** Supplied records **
● ● ● ●

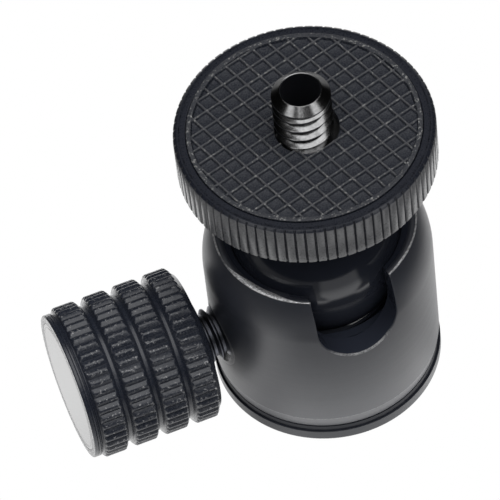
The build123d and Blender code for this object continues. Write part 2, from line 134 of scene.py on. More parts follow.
# ---- node trees ---------------------------------------------------------------------------
class Graph:
    """Adds nodes to a tree. A value given to an input is a number, a vector or another socket."""

    def __init__(self, tree):
        self.tree = tree

    def add(self, kind, settings=None, **values):
        node = self.tree.nodes.new(kind)
        for key, value in (settings or {}).items():
            setattr(node, key, value)
        for key, value in values.items():
            self.put(node.inputs[key.replace("_", " ")], value)
        return node

    def put(self, socket, value):
        if isinstance(value, bpy.types.NodeSocket):
            self.tree.links.new(value, socket)
        else:
            socket.default_value = value

    # arithmetic
    def maths(self, operation, *values):
        node = self.tree.nodes.new("ShaderNodeMath")
        node.operation = operation
        for socket, value in zip(node.inputs, values):
            self.put(socket, value)
        return node.outputs[0]

    def plus(self, a, b):
        return self.maths("ADD", a, b)

    def minus(self, a, b):
        return self.maths("SUBTRACT", a, b)

    def times(self, a, b):
        return self.maths("MULTIPLY", a, b)

    def over(self, a, b):
        return self.maths("DIVIDE", a, b)

    def larger(self, a, b):
        return self.maths("MAXIMUM", a, b)

    def smaller(self, a, b):
        return self.maths("MINIMUM", a, b)

    def rest(self, share):
        """What a share leaves of 1."""
        return self.minus(1.0, share)

    def gap(self, a, b):
        """How far apart two values are."""
        return self.maths("ABSOLUTE", self.minus(a, b))

    def below(self, value, limit):
        """1 where a value is under a limit, else 0."""
        return self.maths("LESS_THAN", value, limit)

    def above(self, value, limit):
        """1 where a value is over a limit, else 0."""
        return self.maths("GREATER_THAN", value, limit)

    def off_axis(self, a, b):
        """The distance from an axis, from the two coordinates across it."""
        return self.maths("SQRT", self.plus(self.times(a, a), self.times(b, b)))

    def degrees(self, y, x):
        """The angle of a direction, in degrees."""
        return self.over(self.maths("ARCTAN2", y, x), pi / 180)

    def grouped(self, number, size):
        """How many whole groups of a size are in a whole number, and what is left over."""
        whole = self.maths("FLOOR", self.over(self.plus(number, 0.5), size))
        return whole, self.minus(number, self.times(whole, size))

    def pick(self, index, values):
        """The value at an index."""
        node = self.tree.nodes.new("GeometryNodeIndexSwitch")
        node.data_type = "FLOAT"
        while len(node.index_switch_items) < len(values):
            node.index_switch_items.new()
        self.put(node.inputs[0], index)
        for place, value in enumerate(values):
            self.put(node.inputs[place + 1], value)
        return node.outputs[0]

    # places
    def xyz(self, x, y, z):
        node = self.tree.nodes.new("ShaderNodeCombineXYZ")
        for socket, value in zip(node.inputs, (x, y, z)):
            self.put(socket, value)
        return node.outputs[0]

    def parts(self, vector):
        node = self.tree.nodes.new("ShaderNodeSeparateXYZ")
        self.put(node.inputs[0], vector)
        return node.outputs[0], node.outputs[1], node.outputs[2]

    def about_z(self, radius, angle, height):
        """A place in metres from a radius, an angle and a height in millimetres."""
        reach = self.times(radius, mm)
        return self.xyz(self.times(reach, self.maths("COSINE", angle)),
                        self.times(reach, self.maths("SINE", angle)), self.times(height, mm))

    def place_mm(self):
        """Object coordinates in millimetres."""
        where = self.tree.nodes.new("ShaderNodeTexCoord").outputs["Object"]
        node = self.add("ShaderNodeVectorMath", {"operation": "SCALE"})
        self.put(node.inputs[0], where)
        self.put(node.inputs["Scale"], 1 / mm)
        return node.outputs[0]

    # patterns and shades
    def noise(self, position, scale, detail=4.0, roughness=0.6):
        return self.add("ShaderNodeTexNoise", Vector=position, Scale=scale, Detail=detail,
                        Roughness=roughness).outputs["Fac"]

    def spread(self, value, low, high, to_low, to_high):
        """A value between low and high, moved to lie between two others."""
        return self.add("ShaderNodeMapRange", Value=value, From_Min=low, From_Max=high,
                        To_Min=to_low, To_Max=to_high).outputs["Result"]

    def smooth(self, value, low, high):
        """0 below low, 1 above high and a soft step between."""
        return self.add("ShaderNodeMapRange", {"interpolation_type": "SMOOTHSTEP"}, Value=value,
                        From_Min=low, From_Max=high, To_Min=0.0, To_Max=1.0).outputs["Result"]

    def vary(self, noise, low, high, calm=0.3):
        """The middle range of a noise, spread between two values."""
        return self.spread(noise, calm, 1 - calm, low, high)

    def beside(self, angle, middle, full, gone):
        """1 up to some degrees either side of an angle, and 0 from some degrees further off."""
        return self.rest(self.smooth(self.gap(angle, middle), full, gone))

    def lathe_rings(self, about_screw=False):
        """Fine rings left by the lathe: they change only along the turning axis and the radius."""
        x, y, z = self.parts(self.place_mm())
        if about_screw:
            radius, along = self.off_axis(y, self.minus(z, screw_height)), x
        else:
            radius, along = self.off_axis(x, y), z
        return self.noise(self.xyz(radius, along, 0.0), 9.0, 5.0, 0.75)

    def shade(self, share, low, high):
        """A colour between two, by a share from 0 to 1."""
        node = self.add("ShaderNodeMix", {"data_type": "RGBA", "clamp_factor": True})
        self.put(node.inputs[0], share)
        for socket, colour in ((node.inputs[6], low), (node.inputs[7], high)):
            self.put(socket, colour if isinstance(colour, bpy.types.NodeSocket) else (*colour, 1))
        return node.outputs[2]


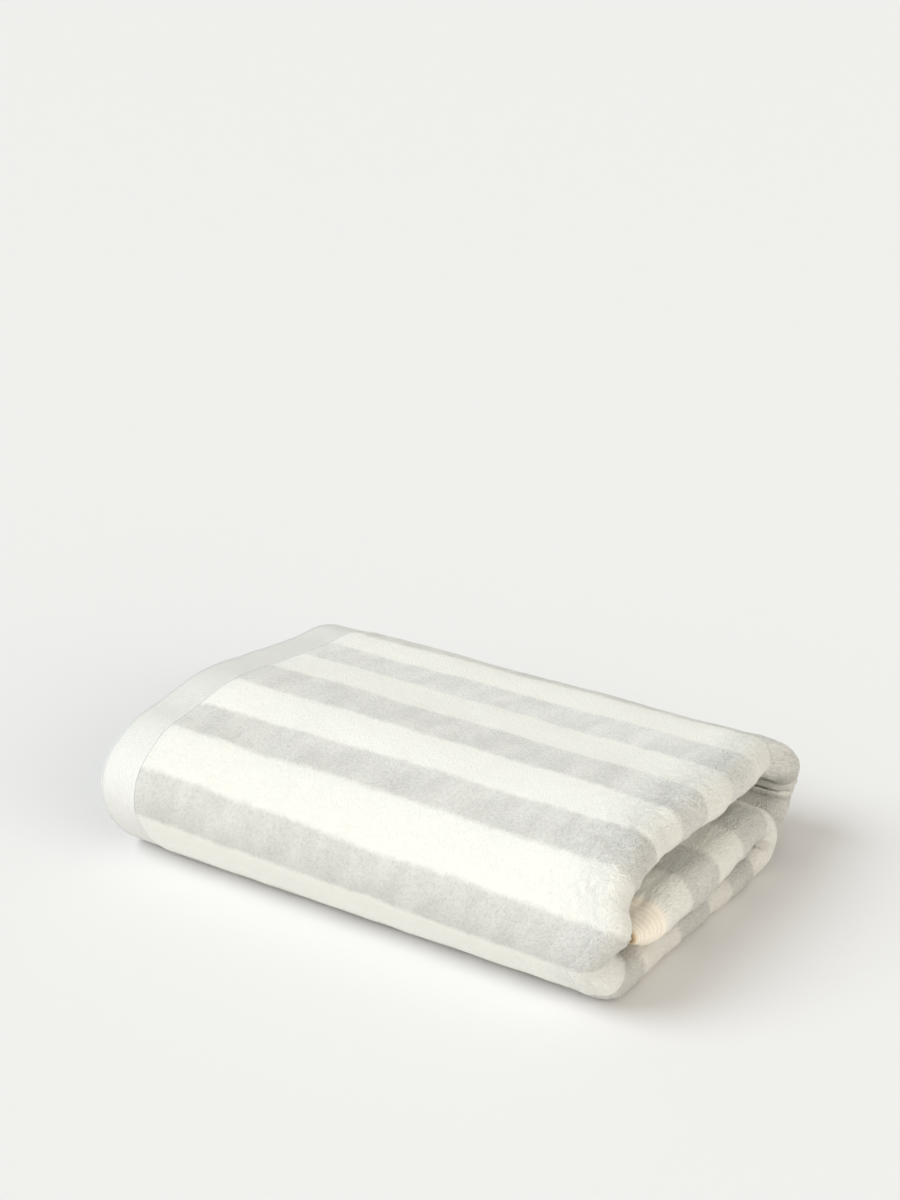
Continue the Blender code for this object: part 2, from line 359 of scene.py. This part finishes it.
velour = {
    "white": (0.94, 0.935, 0.875, 1),
    "frontShadedWhite": (0.84, 0.833, 0.773, 1),      # painted shade on the front
    "grey": (0.81, 0.805, 0.762, 1),
    "topLitGrey": (0.90, 0.897, 0.857, 1),      # painted light behind on the top
    "frontShadedGrey": (0.71, 0.703, 0.658, 1),      # painted shade on the front
    "topLitBand": (0.070, 0.100, 0.110, 0.215),      # where the painted light on the top and the painted shade on the front lie, across the cloth
    "frontShadedBand": (0.205, 0.250, 0.275, 0.300),
    "hem": (0.85, 0.847, 0.812, 1),
    "hemStripes": 0.16,      # how much of the stripes shows in the hem
    "selvage": (0.95, 0.885, 0.76, 1),      # the woven edge at the inner roll's end
    "selvageFrom": (0.5385, 0.5405),
    "pinchShade": (0.82, 0.64, 0.43, 1),      # painted warm shade deep in that end's pinched fold
    "pinchShadeFrom": (0.5470, 0.5490),
    "stripeRepeat": 0.050,      # one grey and one white stripe
    "edgeSoftness": 0.0019,
    "edgeWander": 0.0026,
    "edgeNoise": ((900, 0.4), (200, 0.6), (22, 0.9)),      # scale and share of what makes the edges ragged
    "fineGrain": 1900,      # noise scales
    "coarseGrain": 760,
    "brushing": 75,
    "grainStretch": (1.0, 0.55, 1.0),
    "brushStretch": (1.0, 0.4, 1.0),
    "brushTurn": (0, 0, 0.6),
    "grainDetail": (2.0, 0.6),
    "brushDetail": (3.0, 0.55),
    "pits": (0.30, 0.58),      # from the pits of the grain to its tips
    "pitDark": {"all": 0.03, "grey": 0.15, "open": 0.06},      # how much darker the pits of the pile are
    "patches": (0.30, 0.70),
    "patchDark": {"all": 0.012, "grey": 0.10},      # and the brushed patches
    "hemStep": (-0.0005, 0.0002),      # where the hem's look gives way to the pile's, from the hem's width
    "seamInset": 0.0009,      # from the pile to the middle of the seam
    "seamFade": (0.00015, 0.00055),
    "rib": 0.0012,      # from one rib of the woven hem to the next
    "ribDark": 0.07,
    "endRibDark": 0.09,
    "stitch": 0.0030,
    "stitchGap": (0.15, 0.45),
    "stitchDark": 0.05,
    "openFrom": 0.035,      # the pile opens round the rolls, from this far before the turn
    "openFull": 0.006,      # and is fully open this near to it
    "relief": 0.0012,      # height of the bump, and what each part makes of it
    "reliefs": {"pile": 0.9, "open": 1.3, "ribs": 0.26, "endRibs": 0.30, "seam": 0.08},
    "finish": {"Roughness": 0.95, "Specular IOR Level": 0.2, "Sheen Weight": 0.12, "Sheen Roughness": 0.4},
}


def velourTerry(clothLength, turnAt):
    material, start, shader = startMaterial("velour_terry")
    tree = material.node_tree
    place = start.node("ShaderNodeUVMap", {"uv_map": "cloth"}, {})
    along = start.node("ShaderNodeSeparateXYZ", {}, {"Vector": place})
    across = start.node("ShaderNodeSeparateXYZ", {}, {"Vector": place}, output=1)

    # Stripes run along the cloth; the pile makes their edges soft and a little ragged.
    noises = [start.speckle(place, scale) * share for scale, share in velour["edgeNoise"]]
    middle = sum(share for _, share in velour["edgeNoise"]) / 2
    ragged = sum(noises[1:], noises[0]) - middle
    quarter = velour["stripeRepeat"] / 4
    towards = (across + ragged * velour["edgeWander"] * 2 - quarter).bounce(quarter * 2)
    greyness = 1 - towards.ramp(quarter - velour["edgeSoftness"], quarter + velour["edgeSoftness"])

    # The pile stands open round the rolls at the right end, and lies brushed in patches elsewhere.
    opened = 1 - (along - turnAt).size().ramp(velour["openFull"], velour["openFrom"])
    rowPlace = start.node("ShaderNodeMapping", {}, {"Vector": place, "Scale": velour["grainStretch"]})
    brushing = {"Vector": place, "Rotation": velour["brushTurn"], "Scale": velour["brushStretch"]}
    brushPlace = start.node("ShaderNodeMapping", {}, brushing)
    fine = start.speckle(rowPlace, velour["fineGrain"], *velour["grainDetail"])
    coarse = start.speckle(rowPlace, velour["coarseGrain"], *velour["grainDetail"])
    brushed = start.speckle(brushPlace, velour["brushing"], *velour["brushDetail"])
    grain = fine * 0.5 + coarse * 0.5
    pitDark, patchDark = velour["pitDark"], velour["patchDark"]
    pitShade = greyness * pitDark["grey"] + opened * pitDark["open"] + pitDark["all"]
    pits = (1 - grain.ramp(*velour["pits"])) * pitShade
    patches = (1 - brushed.ramp(*velour["patches"])) * (greyness * patchDark["grey"] + patchDark["all"])
    shade = 1 - pits - patches
    # Painted light makes the grey lighter behind on the top; painted shade makes both colours darker down the
    # front.
    topLightMask = across.band(*velour["topLitBand"])
    frontShadeMask = across.band(*velour["frontShadedBand"]) * (1 - opened)
    greys = frontShadeMask.blend(topLightMask.blend(velour["grey"], velour["topLitGrey"]), velour["frontShadedGrey"])
    whites = frontShadeMask.blend(velour["white"], velour["frontShadedWhite"])
    pileColour = greyness.blend(whites, greys)

    # The woven hems: thinner, ribbed, the stripes only faint in them, with a stitched seam beside the pile.
    fromEdge = along.bounce(clothLength / 2)
    hemMask = 1 - fromEdge.ramp(*(towel["hemWidth"] + step for step in velour["hemStep"]))
    hemColour = (greyness * velour["hemStripes"]).blend(velour["hem"], velour["grey"])
    hemRibs = (along * (2 / velour["rib"])).bounce(1)
    seam = 1 - (fromEdge - (towel["hemWidth"] - velour["seamInset"])).size().ramp(*velour["seamFade"])
    halfStitch = velour["stitch"] / 2
    stitches = seam * (across.bounce(halfStitch) / halfStitch).ramp(*velour["stitchGap"])

    # The selvage at the inner roll's end is woven too, with a painted warm shade where its fold is pinched.
    endMask = across.ramp(*velour["selvageFrom"])
    # painted warm shade deep in the pinched fold, near the turn
    endColour = (across.ramp(*velour["pinchShadeFrom"]) * opened).blend(velour["selvage"], velour["pinchShade"])
    endRibs = (across * (2 / velour["rib"])).bounce(1)

    whole = endMask.blend(hemMask.blend(pileColour, hemColour), endColour)
    woven = (1 - stitches * velour["stitchDark"]) * (1 - endRibs * endMask * velour["endRibDark"])
    shadeAll = hemMask.mix(shade, 1 - hemRibs * velour["ribDark"]) * woven
    shadeColour = start.node("ShaderNodeCombineXYZ", {}, {"X": shadeAll, "Y": shadeAll, "Z": shadeAll})
    colour = start.node("ShaderNodeMix", {"data_type": "RGBA", "blend_type": "MULTIPLY"},
                        {0: 1.0, 6: whole, 7: shadeColour}, output=2)
    plug(tree, colour, shader, "Base Color")

    reliefs = velour["reliefs"]
    pileHeight = grain * (1 - hemMask) * (1 - endMask) * (opened * reliefs["open"] + reliefs["pile"])
    ribDepth = hemRibs * hemMask * reliefs["ribs"] + endRibs * endMask * reliefs["endRibs"]
    height = pileHeight - ribDepth - seam * reliefs["seam"]
    relief = start.node("ShaderNodeBump", {},
                        {"Strength": 1.0, "Distance": velour["relief"], "Height": height})
    plug(tree, relief, shader, "Normal")
    for socketName, value in velour["finish"].items():
        shader.inputs[socketName].default_value = value
    return material


floorPlan = {"reach": 400, "colour": (0.845, 0.835, 0.83, 1), "roughness": 0.9, "gloss": 0.1}


def makeFloor():
    bm = bmesh.new()
    bmesh.ops.create_grid(bm, x_segments=1, y_segments=1, size=floorPlan["reach"])
    mesh = bpy.data.meshes.new("floor")
    bm.to_mesh(mesh)
    bm.free()
    floor = bpy.data.objects.new("floor", mesh)
    bpy.context.scene.collection.objects.link(floor)
    material, _, shader = startMaterial("paleFloor")
    shader.inputs["Base Color"].default_value = floorPlan["colour"]
    shader.inputs["Roughness"].default_value = floorPlan["roughness"]
    shader.inputs["Specular IOR Level"].default_value = floorPlan["gloss"]
    mesh.materials.append(material)


# Light and camera

studio = {
    "key": 1.62,      # a wide soft light from above, the front and the left
    "keyFrom": (-0.50, -0.50, 0.70),
    "keySpread": 40,
    "keyColour": (0.92, 1.0, 1.09),
    "low": 0.66,      # a weaker, broader one from low in front
    "lowFrom": (-0.25, -0.93, 0.22),
    "lowSpread": 70,
    "lowColour": (1.0, 1.0, 1.0),
    "side": 1.62,      # a low, broad light on the rolled end
    "sideFrom": (0.93, -0.30, 0.20),
    "sideSpread": 60,
    "sideColour": (1.12, 1.0, 0.90),
    "fill": 0.505,      # even light from all round
    "fillColour": (1.01, 1.0, 0.92),
}
view = {"place": (0.5107, -0.7925, 0.5055), "down": 22, "turn": 33.24, "lens": 69, "clip": (0.05, 1500)}


def lightStudio():
    for name in ("key", "low", "side"):
        sun = bpy.data.lights.new(name + "Light", "SUN")
        sun.energy = studio[name]
        sun.angle = radians(studio[name + "Spread"])
        sun.color = studio[name + "Colour"]
        lamp = bpy.data.objects.new(name + "Light", sun)
        lamp.rotation_euler = Vector(studio[name + "From"]).to_track_quat("Z", "Y").to_euler()
        bpy.context.scene.collection.objects.link(lamp)
    world = bpy.data.worlds.new("studio")
    world.use_nodes = True
    fill = world.node_tree.nodes["Background"]
    fill.inputs["Color"].default_value = (*studio["fillColour"], 1)
    fill.inputs["Strength"].default_value = studio["fill"]
    bpy.context.scene.world = world
    bpy.context.scene.view_settings.view_transform = "Standard"


def placeCamera():
    lens = bpy.data.cameras.new("camera")
    lens.lens = view["lens"]
    lens.clip_start, lens.clip_end = view["clip"]
    camera = bpy.data.objects.new("camera", lens)
    camera.location = view["place"]
    camera.rotation_euler = (radians(90 - view["down"]), 0, radians(view["turn"]))
    bpy.context.scene.collection.objects.link(camera)
    bpy.context.scene.camera = camera


placeCamera()
lightStudio()
makeFloor()
print("camera, light and floor")

places, across = clothPlaces()
middleRow = places[len(places) // 3]      # a row on the top panel, which gives the length along the cloth
distance = np.concatenate([[0], np.cumsum(np.linalg.norm(np.diff(middleRow, axis=0), axis=1))])
turnAt = float(distance[np.argmax(middleRow[:, 0])])      # where the cloth turns at the right end
towelCloth = makeTowel(places, across, distance)
towelCloth.data.materials.append(velourTerry(float(distance[-1]), turnAt))
print("velour terry")
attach(towelCloth, "root")
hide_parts("towel")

● ● ● ●

** Exercise aim **
Write out exactly the lines from the start of the material through the line with "self.tree = tree". No other output is expected.

** Expected answer **
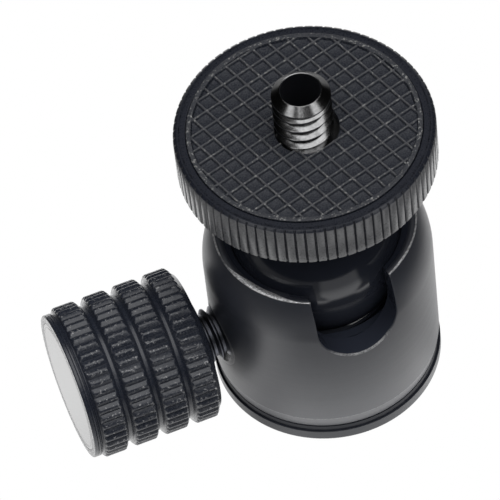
The build123d and Blender code for this object continues. Write part 2, from line 134 of scene.py on. More parts follow.
# ---- node trees ---------------------------------------------------------------------------
class Graph:
    """Adds nodes to a tree. A value given to an input is a number, a vector or another socket."""

    def __init__(self, tree):
        self.tree = tree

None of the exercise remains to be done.